Violence against women is everywhere. It is in the stomach-sinking dread a young girl feels when she realises that her body is changing into something men will claim as theirs, through the images they play back to her when she pops out for a magazine to Smiths, from the casual yet piercingly accurate comments from the boys at school as they rate her female form. She hugs herself closer to shrink her very being, squashing silently screaming senses into boxes to lock and forget. She projects a force-field around herself, to repel the threats to penetrate her private self, to lay the contents bare for the whole world to see, see that she’s not a real woman; she’ll be found wanting – unfeminine, under-formed, over-formed, hysterical. But her force-field is as much use as a cotton dress in a monsoon. She is permeable and her precious identity is of no interest to the guys running the show, ‘The Show’ she has stumbled into when that second chromosome stubbornly stayed an X. Two Xs; they should be like kisses. They’re not. They’re X rated – she is sexed and she will know it, every single day of her life.

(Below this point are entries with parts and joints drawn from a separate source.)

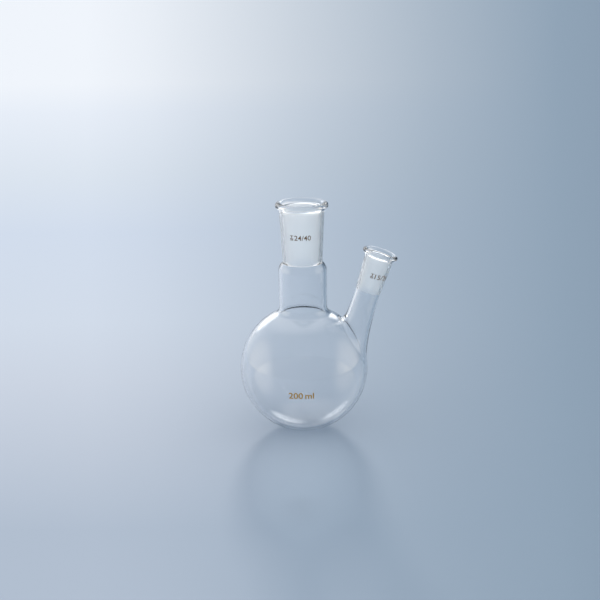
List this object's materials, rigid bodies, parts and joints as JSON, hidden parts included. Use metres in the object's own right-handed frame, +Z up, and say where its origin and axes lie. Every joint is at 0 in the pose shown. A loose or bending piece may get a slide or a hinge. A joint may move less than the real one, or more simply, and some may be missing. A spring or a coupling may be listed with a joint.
{
  "type": "two neck round bottom flask",
  "caption": "Round bottom laboratory flask of clear glass with a centre neck and a leaning side neck, each ending in a ground conical socket.",
  "frame": {"origin": "lowest point of the round bulb, on the axis of the centre neck", "axes": "+Z up the axis of the centre neck, +X towards the leaning side neck, +Y away from the side that carries the print"},
  "size_m": [0.0986, 0.08, 0.1462],
  "materials": {
    "glass": "clear, with ground matte sockets"
  },
  "bodies": {
    "root": {"flask": "glass"}
  },
  "joints": []
}
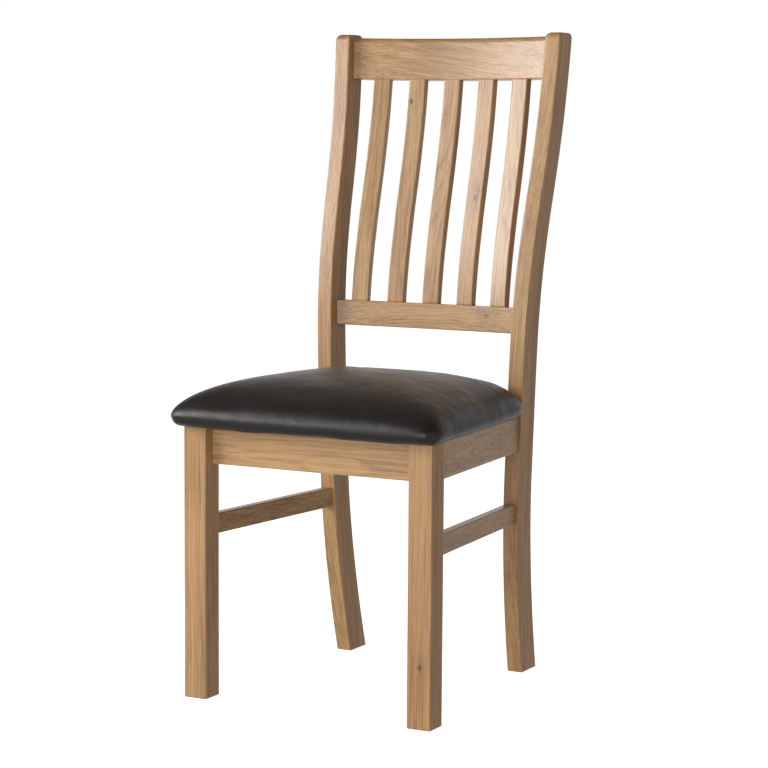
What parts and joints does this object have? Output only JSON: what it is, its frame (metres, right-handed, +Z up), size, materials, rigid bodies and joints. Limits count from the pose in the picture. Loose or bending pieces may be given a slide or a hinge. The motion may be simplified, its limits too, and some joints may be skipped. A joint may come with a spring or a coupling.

One day, a man will just put his hand straight through that force-field. It won’t crackle, he won’t leap backwards, shocked by the electricity she wishes she could project, like Carrie. His expression won’t even change. He’ll just take what he wants, and when he’s finished barely register what he’s done. And she’ll be left, stunned, as wide open as a wall-less room, for men to look at, take from and pass through.


9 thoughts on “Top Writing Tips on How to Screw Women Over

  1. Excellent Juliet- didnt see the original article form Rosie Millard so am wasnt boiling with rage like I am now. I will not get over it neither will I expoect my daughter to.

  2. Brilliant riposte to Rosie Millard’s article which was objectionable on so many levels. As for Rachel Johnson, I guess that being the sister of Boris, there must be idiot buffoonery in their genes.